Thursday, 18 October 2012

#EnviLOD: User Requirements Survey Results Now Published

The British Library and HR Wallingford, as part of our work on #EnviLOD, carried out a user survey, which identified the following potential use cases for vocabularies to be tested in the semantic enrichment and search workpackages:

  1. Returning results for geographically specific queries. Beyond keyword recognition, this use case includes proximity and recognition of geographic entities that are implied, but not stated within the query (for example in a query for flooding in SW England, identifying towns such as Exeter within that region, without it being explicitly articulated in the query).
  2. Answering non-open-ended queries. In this case, the user is asking for a specific piece of information, which might pertain to a budget, specific piece of legislation, flood levels in a particular locality, etc. For example: What is the annual flood defence expenditure in The Netherlands? These are questions that can be definitively answered, and to which semantic search algorithms can likely be easily trained.
  3. Answering open-ended queries. In this case, a user is conducting research with an aim of learning more about a particular topic. In this case, there is no definitive ‘answer’ to the query—the question is answered once the user has established that s/he has sufficient information on the topic. For example: What are some examples of community engagement relating to flood risk management? These questions are likely more difficult for a LOD approach to add value—but nevertheless represent an important type of question asked by survey respondents.

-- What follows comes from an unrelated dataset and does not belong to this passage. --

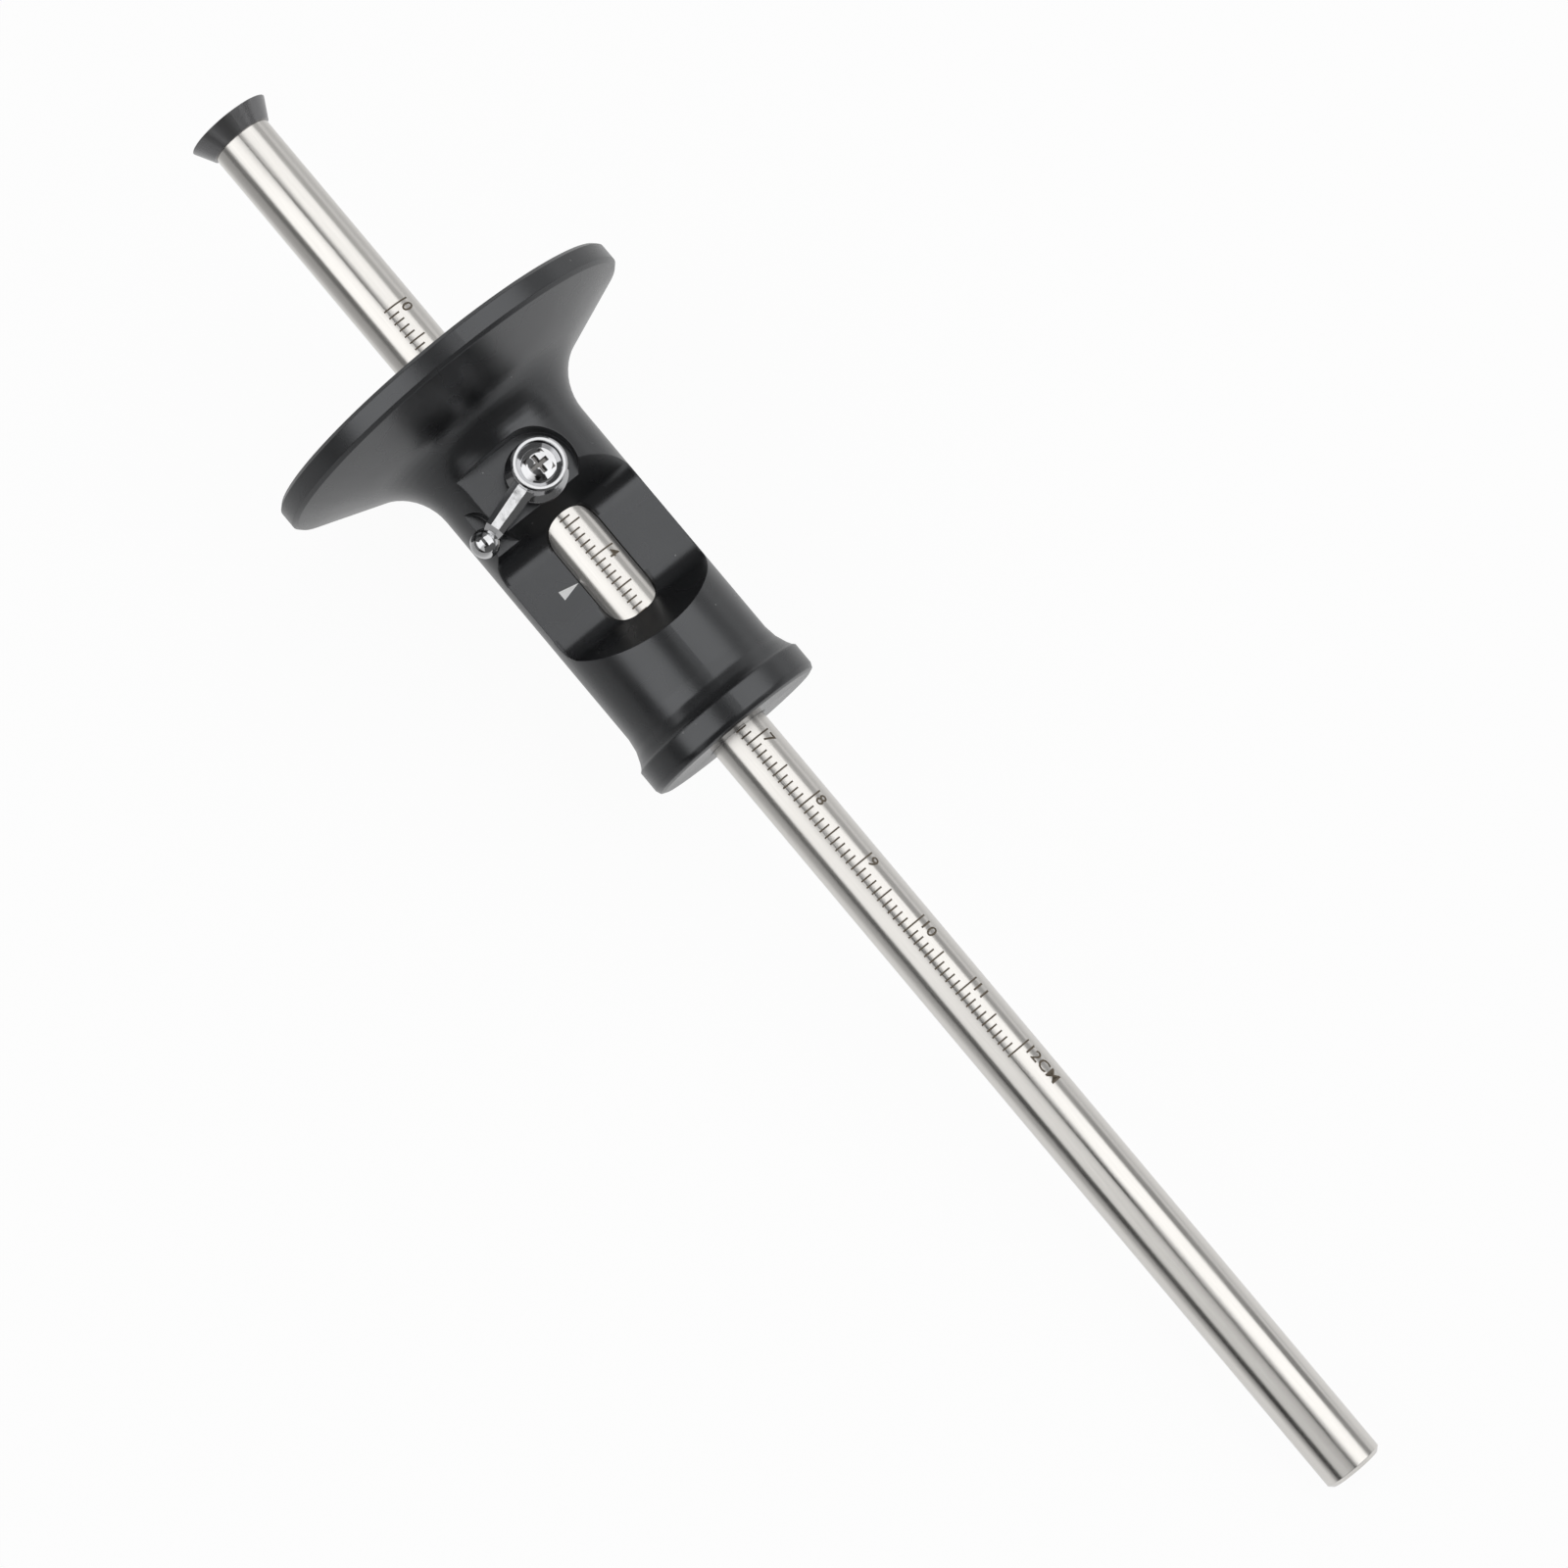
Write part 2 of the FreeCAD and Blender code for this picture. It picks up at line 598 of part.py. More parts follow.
def build_lever_handle():
    """The lever: waisted hub, sloping faceted arm along its own X, round knob at the end."""
    body = new_lever_body("lever_handle")
    sketch = new_sketch(body, "hub_profile", "XZ_Plane")
    foot_top = "sizes.hub_bottom + sizes.hub_foot_height"
    draw_outline(sketch, [
        ("0", "sizes.hub_bottom"),
        ("sizes.hub_foot_radius", "sizes.hub_bottom"),
        ("sizes.hub_foot_radius", foot_top),
        ("sizes.hub_foot_radius - sizes.hub_waist_inset", f"{foot_top} + sizes.hub_waist_inset"),
        ("sizes.hub_top_radius", "sizes.hub_top - sizes.hub_chamfer"),
        ("sizes.hub_top_radius - sizes.hub_chamfer", "sizes.hub_top"),
        ("0", "sizes.hub_top"),
    ])
    revolve(body, sketch, "hub", "V_Axis")

    root = new_sketch(body, "arm_root_section", "YZ_Plane", [("z", "sizes.arm_root")])
    draw_arm_section(root, "sizes.arm_root_width", "sizes.arm_root_height", "sizes.arm_root_middle")
    tip = new_sketch(body, "arm_tip_section", "YZ_Plane", [("z", "sizes.arm_tip")])
    draw_arm_section(tip, "sizes.arm_tip_width", "sizes.arm_tip_height", "sizes.arm_tip_middle")
    neck = new_sketch(
        body, "knob_neck_section", "YZ_Plane", [("z", "sizes.knob_reach - sizes.knob_neck_setback")]
    )
    draw_arm_section(neck, "sizes.knob_neck_size", "sizes.knob_neck_size", "sizes.knob_middle")
    arm = body.newObject("PartDesign::AdditiveLoft", "arm")
    arm.Profile = root
    arm.Sections = [tip, neck]
    arm.Ruled = True

    knob = body.newObject("PartDesign::AdditiveSphere", "knob")
    knob.setExpression("Radius", "sizes.knob_radius")
    knob.AttachmentSupport = [(origin_item(body, "XY_Plane"), "")]
    knob.MapMode = "FlatFace"
    knob.setExpression("AttachmentOffset.Base.x", "sizes.knob_reach")
    knob.setExpression("AttachmentOffset.Base.z", "sizes.knob_middle")

    head = new_sketch(body, "head_pocket_outline", "XY_Plane", [("z", "sizes.hub_top")])
    draw_circle(head, "0", "0", "sizes.lever_screw_head_radius + sizes.head_side_clearance")
    pocket_down(body, head, "head_pocket", "sizes.head_pocket_depth")

    socket = new_sketch(body, "socket_outline", "XY_Plane", [("z", "sizes.hub_top")])
    draw_circle(socket, "0", "0", "sizes.spline_root_radius + sizes.spline_clearance")
    pocket_down(body, socket, "socket", "sizes.hub_top - sizes.hub_bottom")

    relief = new_sketch(body, "thread_relief_outline", "XY_Plane", [("z", "sizes.hub_bottom")])
    draw_circle(relief, "0", "0", "sizes.stud_radius + sizes.spline_clearance")
    pocket_up(body, relief, "thread_relief", "sizes.stud_thread_top - sizes.hub_bottom")

    tooth = new_sketch(body, "socket_tooth_outline", "XY_Plane", [("z", "sizes.stud_thread_top")])
    draw_spline_tooth(tooth, "sizes.spline_clearance")
    notch = pocket_up(
        body, tooth, "socket_tooth",
        "sizes.hub_top - sizes.head_pocket_depth - sizes.stud_thread_top",
    )
    repeat_round(body, notch, "socket_spline", "sizes.spline_teeth")
    return body


def build_lever_screw():
    """Screw with a domed head and a cross recess, sunk in the top of the hub."""
    body = new_body("lever_screw", HUB_AXIS)
    seat = "(sizes.hub_top - sizes.head_pocket_depth)"
    top = f"({seat} + sizes.lever_screw_head_height)"
    sketch = new_sketch(body, "head_profile", "XZ_Plane")
    corners = [
        ("0", "sizes.lever_screw_bottom"),
        ("sizes.lever_screw_radius", "sizes.lever_screw_bottom"),
        ("sizes.lever_screw_radius", seat),
        ("sizes.lever_screw_head_radius", seat),
    ]
    for step in range(SIZES["dome_steps"], -1, -1):
        reach = f"(sizes.lever_screw_head_radius * {step} / sizes.dome_steps)"
        drop = f"(sizes.dome_radius - sqrt(sizes.dome_radius ^ 2 - {reach} ^ 2))"
        corners.append((reach, f"{top} - {drop}"))
    draw_outline(sketch, corners)
    revolve(body, sketch, "domed_head", "V_Axis")
    arm = new_sketch(body, "cross_arm", "XY_Plane", [("z", top)])
    draw_outline(arm, [
        ("-sizes.cross_width / 2", "-sizes.cross_width / 2"),
        ("sizes.cross_length", "-sizes.cross_width / 2"),
        ("sizes.cross_length", "sizes.cross_width / 2"),
        ("-sizes.cross_width / 2", "sizes.cross_width / 2"),
    ])
    cut = pocket_down(body, arm, "cross_arm_cut", "sizes.cross_depth")
    repeat_round(body, cut, "cross_recess", "sizes.cross_arms")
    return body


pieces = [
    build_fence_body(),
    build_rod(),
    build_cutter_wheel(),
    build_wheel_screw(),
    build_friction_ring(),
    build_clamp_pad(),
    build_clamp_stud(),
    build_lever_handle(),
    build_lever_screw(),
]

doc.recompute()
for item in doc.Objects:
    if any(word in item.State for word in ("Invalid", "Error")):
        raise RuntimeError(f"{item.Name} did not build: {item.State}")
for piece in pieces:
    if piece.Shape.isNull() or not piece.Shape.isValid():
        raise RuntimeError(f"{piece.Label} has no valid shape")
    piece.Shape.exportStep(f"parts/{piece.Label}.step")
    print(piece.Label, round(piece.Shape.Volume, 1), piece.Shape.BoundBox)
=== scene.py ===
import math

import bmesh
import bpy
from mathutils import Matrix, Vector


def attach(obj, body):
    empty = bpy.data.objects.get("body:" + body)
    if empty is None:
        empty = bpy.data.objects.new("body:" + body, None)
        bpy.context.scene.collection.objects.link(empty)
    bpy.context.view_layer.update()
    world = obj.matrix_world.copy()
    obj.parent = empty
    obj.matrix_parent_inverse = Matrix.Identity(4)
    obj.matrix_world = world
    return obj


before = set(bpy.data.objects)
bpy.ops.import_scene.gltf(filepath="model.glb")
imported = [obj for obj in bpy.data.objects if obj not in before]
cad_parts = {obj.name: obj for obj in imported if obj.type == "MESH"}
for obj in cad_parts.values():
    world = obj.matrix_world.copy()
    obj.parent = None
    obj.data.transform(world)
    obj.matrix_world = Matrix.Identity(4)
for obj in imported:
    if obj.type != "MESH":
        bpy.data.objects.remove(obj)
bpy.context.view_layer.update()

MM = 0.001


# Sizes of the tool, in millimetres, as the solids have them

ROD_RADIUS = 4.0
WHEEL_FRONT = 41.5
SCALE_SETBACK = 31.4
SCALE_ZERO = WHEEL_FRONT - SCALE_SETBACK
CENTIMETRE = 10
SCALE_CENTIMETRES = 12
SCALE_LENGTH = SCALE_CENTIMETRES * CENTIMETRE
WINDOW_CENTRE = -31.0
BORE_RADIUS = 4.06
FLAT_HEIGHT = 1.9
WINDOW_HALF_WIDTH = math.sqrt(BORE_RADIUS**2 - FLAT_HEIGHT**2)
FENCE_RADIUS = 26.0
TAIL_END = -175.9
HUB_X = -17.8
# Top and half-width of the box about the lever screw's axis that the chrome's painted shade of the cross
# recess fills
RECESS_TOP = 12.85
RECESS_REACH = 1.45


# Camera at the photograph's viewing angle

LENS = 123.75
SENSOR = 36.0
CLIP_START = 0.01
CLIP_END = 10.0
AIM = Vector((-66.3, -0.25, 0.0)) * MM
DISTANCE = 667.5 * MM
TAIL_LEAN = math.radians(3.07)
SIDE_LEAN = math.radians(11.0)
ROD_ANGLE_IN_IMAGE = math.radians(129.98)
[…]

In general, users were found to prefer Google-style keyword searches, or searches in which they could pose a question above other types of searches. The amount of subject specific jargon used in their queries depended on the nature of the question that was asked, as well as the job held by the individual who was asking it. As such, the LOD vocabularies used in this work need to be flexible, enabling generalist queries, while also allowing subject-specific queries, where possible.

For further details, please see this public deliverable.

Wednesday, 17 October 2012

GATE and EnviLOD at the JISC Research Tools programme meeting

Today I went to Birmingham for the #JISCrestools programme meeting, organised by Christopher Brown and Torsten Reimer.

My presentation was on our latest #EnviLOD research on semantic annotation with Linked Open Data (DBPedia, Geonames, and GEMET) coupled with a demo of the Mimir-based semantic search over environmental science literature.

It was a really good meeting, especially seeing in more detail related work around:

  • text mining and social science tools for analysing social media (COSMOS and the Twitter analysis workbench); 
  • SKOS-HASSET on turning the HASSET thesaurus into SKOS and publishing as Linked Open Data, as well as using it for automated indexing; 
  • the INSPIRES project on finding links between researchers;
  • the Histore project which created training modules on text mining for historians, including GATE;
  • the eHealth GATEWay to the Clouds project which will soon publish some GATE plugins for anonymisation of electronic patient records
  • the COMTAX project on community-driven curation of taxonomic databases.
There were many other very interesting ones, just no time to write now about them all, but they are listed here.